:: Goal of the exercise ::
The answer is one number: how many lines in the data below hold "this".

:: Given material ::

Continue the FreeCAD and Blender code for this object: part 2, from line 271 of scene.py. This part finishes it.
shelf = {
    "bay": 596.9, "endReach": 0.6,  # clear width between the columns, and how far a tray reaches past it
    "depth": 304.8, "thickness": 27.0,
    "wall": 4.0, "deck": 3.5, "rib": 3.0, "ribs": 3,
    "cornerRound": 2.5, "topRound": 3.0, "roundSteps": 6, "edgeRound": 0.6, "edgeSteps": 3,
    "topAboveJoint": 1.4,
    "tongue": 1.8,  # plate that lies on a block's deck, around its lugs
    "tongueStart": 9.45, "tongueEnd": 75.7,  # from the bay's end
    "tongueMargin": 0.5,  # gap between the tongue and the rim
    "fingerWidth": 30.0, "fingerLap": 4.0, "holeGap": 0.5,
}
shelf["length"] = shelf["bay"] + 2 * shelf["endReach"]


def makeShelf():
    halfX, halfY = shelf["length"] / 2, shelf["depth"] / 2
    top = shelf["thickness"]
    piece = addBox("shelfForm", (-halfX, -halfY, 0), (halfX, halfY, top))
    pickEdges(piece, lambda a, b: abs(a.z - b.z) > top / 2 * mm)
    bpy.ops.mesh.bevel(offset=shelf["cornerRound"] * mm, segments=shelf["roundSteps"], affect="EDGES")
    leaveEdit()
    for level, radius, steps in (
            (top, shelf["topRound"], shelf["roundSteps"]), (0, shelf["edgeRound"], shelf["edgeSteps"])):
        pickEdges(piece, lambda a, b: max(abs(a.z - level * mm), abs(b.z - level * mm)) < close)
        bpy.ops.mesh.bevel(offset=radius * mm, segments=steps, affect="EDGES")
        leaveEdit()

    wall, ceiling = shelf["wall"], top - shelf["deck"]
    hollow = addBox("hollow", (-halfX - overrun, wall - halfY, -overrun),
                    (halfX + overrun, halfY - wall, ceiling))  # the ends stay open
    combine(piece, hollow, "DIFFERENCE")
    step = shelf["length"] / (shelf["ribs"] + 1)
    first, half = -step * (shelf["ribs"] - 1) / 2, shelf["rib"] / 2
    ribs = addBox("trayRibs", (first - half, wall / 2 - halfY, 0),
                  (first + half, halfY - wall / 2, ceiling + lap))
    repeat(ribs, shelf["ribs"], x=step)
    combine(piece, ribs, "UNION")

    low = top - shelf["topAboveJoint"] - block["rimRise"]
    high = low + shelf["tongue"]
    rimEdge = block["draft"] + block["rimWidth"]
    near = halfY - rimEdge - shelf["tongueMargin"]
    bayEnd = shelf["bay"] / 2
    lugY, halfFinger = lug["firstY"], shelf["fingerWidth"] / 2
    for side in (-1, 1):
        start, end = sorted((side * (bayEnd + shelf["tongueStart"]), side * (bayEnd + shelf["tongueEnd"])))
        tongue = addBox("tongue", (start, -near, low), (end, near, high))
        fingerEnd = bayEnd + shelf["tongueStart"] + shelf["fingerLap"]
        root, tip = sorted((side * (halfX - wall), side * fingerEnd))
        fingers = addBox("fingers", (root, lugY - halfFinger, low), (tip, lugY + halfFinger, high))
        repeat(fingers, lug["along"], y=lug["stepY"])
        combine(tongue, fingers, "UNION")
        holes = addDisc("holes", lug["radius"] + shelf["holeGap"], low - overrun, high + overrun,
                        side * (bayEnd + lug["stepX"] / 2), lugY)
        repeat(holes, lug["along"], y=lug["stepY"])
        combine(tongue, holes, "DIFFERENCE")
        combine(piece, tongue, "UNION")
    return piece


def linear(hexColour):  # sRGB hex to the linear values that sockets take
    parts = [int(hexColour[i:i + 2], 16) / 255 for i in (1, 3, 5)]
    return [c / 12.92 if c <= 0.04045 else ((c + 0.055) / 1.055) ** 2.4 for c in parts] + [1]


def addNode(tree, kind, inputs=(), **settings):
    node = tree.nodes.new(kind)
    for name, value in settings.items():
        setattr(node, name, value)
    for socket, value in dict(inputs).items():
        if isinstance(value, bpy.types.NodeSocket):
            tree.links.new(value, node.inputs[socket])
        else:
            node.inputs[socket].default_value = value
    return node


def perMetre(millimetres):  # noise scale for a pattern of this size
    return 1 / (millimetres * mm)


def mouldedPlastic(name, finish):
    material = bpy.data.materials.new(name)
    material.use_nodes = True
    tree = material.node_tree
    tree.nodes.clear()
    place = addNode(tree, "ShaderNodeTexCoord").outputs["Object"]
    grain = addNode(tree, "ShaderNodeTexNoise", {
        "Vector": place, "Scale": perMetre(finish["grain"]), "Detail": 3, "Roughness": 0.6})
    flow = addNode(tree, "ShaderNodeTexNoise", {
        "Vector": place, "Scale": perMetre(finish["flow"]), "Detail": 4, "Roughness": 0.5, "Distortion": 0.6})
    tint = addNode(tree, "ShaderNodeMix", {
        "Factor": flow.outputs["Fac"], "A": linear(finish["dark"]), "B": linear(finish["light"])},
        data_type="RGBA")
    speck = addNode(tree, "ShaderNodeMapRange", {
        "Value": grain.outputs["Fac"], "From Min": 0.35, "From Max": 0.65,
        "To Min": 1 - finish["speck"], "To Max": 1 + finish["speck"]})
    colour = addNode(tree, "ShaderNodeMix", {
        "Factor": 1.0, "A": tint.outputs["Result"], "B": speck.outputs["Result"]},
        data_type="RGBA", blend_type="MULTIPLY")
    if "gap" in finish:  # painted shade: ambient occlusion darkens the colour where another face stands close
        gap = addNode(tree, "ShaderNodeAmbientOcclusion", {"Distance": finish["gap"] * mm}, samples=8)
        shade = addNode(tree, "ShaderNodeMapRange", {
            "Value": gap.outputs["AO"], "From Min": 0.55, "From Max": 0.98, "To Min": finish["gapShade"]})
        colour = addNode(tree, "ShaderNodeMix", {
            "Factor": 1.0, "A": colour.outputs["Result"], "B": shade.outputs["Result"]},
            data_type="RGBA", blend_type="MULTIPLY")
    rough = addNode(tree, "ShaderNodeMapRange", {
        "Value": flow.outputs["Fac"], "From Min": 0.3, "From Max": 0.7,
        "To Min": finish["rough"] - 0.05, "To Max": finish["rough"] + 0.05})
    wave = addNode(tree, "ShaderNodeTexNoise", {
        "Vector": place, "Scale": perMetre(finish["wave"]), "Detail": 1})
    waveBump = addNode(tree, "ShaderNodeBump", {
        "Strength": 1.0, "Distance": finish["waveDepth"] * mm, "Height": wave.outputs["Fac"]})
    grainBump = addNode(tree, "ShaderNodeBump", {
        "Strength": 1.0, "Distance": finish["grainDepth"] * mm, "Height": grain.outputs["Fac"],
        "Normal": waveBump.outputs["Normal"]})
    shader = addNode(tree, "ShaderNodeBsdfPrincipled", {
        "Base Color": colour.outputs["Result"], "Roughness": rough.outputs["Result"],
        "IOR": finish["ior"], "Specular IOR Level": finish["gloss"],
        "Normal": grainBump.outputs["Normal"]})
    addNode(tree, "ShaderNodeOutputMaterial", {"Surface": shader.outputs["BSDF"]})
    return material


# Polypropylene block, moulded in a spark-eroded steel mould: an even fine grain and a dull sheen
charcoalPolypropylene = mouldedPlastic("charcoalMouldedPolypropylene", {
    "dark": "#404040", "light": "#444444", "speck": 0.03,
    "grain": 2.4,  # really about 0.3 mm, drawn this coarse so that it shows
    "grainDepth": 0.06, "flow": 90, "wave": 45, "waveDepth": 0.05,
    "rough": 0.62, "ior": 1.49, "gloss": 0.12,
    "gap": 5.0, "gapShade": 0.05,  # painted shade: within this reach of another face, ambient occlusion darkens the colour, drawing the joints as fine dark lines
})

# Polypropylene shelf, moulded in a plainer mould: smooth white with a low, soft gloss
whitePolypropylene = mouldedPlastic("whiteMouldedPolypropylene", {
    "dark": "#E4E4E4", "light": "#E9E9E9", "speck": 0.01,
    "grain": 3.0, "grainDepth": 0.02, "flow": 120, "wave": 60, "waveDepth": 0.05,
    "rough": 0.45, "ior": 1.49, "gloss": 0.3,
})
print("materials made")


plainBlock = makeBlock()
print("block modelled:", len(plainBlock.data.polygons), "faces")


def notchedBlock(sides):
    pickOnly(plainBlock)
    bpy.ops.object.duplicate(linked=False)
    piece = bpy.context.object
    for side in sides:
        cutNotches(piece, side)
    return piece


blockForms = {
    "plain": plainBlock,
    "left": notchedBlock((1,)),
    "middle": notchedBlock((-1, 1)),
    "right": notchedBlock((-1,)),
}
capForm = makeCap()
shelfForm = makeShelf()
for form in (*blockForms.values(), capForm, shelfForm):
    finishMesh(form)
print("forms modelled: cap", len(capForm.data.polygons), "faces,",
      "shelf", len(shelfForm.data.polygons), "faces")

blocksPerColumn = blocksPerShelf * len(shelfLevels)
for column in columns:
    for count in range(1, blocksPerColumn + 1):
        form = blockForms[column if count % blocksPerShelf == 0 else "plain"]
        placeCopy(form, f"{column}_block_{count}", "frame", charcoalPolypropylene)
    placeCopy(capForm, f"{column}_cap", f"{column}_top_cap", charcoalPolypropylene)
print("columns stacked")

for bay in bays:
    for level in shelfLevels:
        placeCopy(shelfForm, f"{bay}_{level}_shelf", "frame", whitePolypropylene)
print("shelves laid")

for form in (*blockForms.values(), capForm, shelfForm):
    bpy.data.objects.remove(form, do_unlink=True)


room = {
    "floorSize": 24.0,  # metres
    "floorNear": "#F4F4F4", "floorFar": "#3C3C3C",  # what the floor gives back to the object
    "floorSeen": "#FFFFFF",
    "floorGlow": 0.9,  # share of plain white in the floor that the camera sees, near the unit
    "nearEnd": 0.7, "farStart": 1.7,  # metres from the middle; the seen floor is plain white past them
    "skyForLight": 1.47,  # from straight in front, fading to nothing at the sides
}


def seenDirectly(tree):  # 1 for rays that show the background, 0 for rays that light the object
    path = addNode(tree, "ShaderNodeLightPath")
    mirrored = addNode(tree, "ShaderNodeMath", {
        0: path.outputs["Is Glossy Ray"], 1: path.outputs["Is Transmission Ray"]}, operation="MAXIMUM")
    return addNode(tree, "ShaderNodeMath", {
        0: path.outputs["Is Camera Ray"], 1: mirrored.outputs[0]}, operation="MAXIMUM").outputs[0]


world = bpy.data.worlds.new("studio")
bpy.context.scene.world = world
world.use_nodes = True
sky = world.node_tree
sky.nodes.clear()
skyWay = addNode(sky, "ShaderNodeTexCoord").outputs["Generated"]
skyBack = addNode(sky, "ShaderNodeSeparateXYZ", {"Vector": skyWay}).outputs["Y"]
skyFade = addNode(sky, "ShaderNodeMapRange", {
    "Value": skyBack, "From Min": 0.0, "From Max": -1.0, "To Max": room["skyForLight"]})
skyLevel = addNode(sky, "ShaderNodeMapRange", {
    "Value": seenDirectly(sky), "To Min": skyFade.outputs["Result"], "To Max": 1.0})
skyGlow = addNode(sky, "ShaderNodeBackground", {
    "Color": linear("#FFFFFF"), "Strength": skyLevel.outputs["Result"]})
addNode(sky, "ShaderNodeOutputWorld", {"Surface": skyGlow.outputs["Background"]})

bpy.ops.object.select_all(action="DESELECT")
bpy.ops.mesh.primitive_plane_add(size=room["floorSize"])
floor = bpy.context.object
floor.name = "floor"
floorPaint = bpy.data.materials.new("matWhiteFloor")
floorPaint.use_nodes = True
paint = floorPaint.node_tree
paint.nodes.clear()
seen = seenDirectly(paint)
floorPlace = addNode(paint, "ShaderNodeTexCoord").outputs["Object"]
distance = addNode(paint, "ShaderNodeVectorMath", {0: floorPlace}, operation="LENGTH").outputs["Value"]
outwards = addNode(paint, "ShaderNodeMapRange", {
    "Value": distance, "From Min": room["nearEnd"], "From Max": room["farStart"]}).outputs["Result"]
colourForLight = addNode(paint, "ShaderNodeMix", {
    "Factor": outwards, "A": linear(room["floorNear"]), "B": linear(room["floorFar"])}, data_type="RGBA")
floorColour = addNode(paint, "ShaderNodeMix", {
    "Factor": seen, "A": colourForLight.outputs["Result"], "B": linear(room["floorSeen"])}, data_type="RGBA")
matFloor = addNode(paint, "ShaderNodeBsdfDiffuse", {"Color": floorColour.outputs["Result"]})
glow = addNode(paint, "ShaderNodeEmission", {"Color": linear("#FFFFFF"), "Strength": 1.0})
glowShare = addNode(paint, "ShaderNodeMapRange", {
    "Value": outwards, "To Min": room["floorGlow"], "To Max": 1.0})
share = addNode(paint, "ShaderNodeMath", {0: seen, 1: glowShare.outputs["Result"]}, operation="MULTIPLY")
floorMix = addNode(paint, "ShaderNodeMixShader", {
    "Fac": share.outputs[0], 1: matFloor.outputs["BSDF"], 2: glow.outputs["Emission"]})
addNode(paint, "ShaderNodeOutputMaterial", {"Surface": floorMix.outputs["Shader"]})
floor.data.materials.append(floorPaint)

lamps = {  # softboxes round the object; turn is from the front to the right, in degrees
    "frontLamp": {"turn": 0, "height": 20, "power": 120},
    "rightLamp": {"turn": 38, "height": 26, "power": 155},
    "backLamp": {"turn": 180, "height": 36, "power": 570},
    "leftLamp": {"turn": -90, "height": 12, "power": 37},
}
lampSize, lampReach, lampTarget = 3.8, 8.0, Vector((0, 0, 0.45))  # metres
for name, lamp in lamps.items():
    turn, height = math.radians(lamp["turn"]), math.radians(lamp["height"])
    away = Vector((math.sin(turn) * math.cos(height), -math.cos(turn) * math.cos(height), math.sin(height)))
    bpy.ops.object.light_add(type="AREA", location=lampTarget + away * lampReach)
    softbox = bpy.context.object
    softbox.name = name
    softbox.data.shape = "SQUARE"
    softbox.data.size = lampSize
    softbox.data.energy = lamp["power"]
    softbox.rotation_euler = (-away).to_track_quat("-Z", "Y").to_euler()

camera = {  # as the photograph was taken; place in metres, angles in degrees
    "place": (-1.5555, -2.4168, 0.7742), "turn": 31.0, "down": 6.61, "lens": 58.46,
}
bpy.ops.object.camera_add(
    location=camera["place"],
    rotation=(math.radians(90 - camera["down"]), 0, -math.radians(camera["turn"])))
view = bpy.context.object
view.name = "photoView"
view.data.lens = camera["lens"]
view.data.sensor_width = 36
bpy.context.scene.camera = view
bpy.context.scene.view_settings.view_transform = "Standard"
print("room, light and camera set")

:: Exercise result ::
4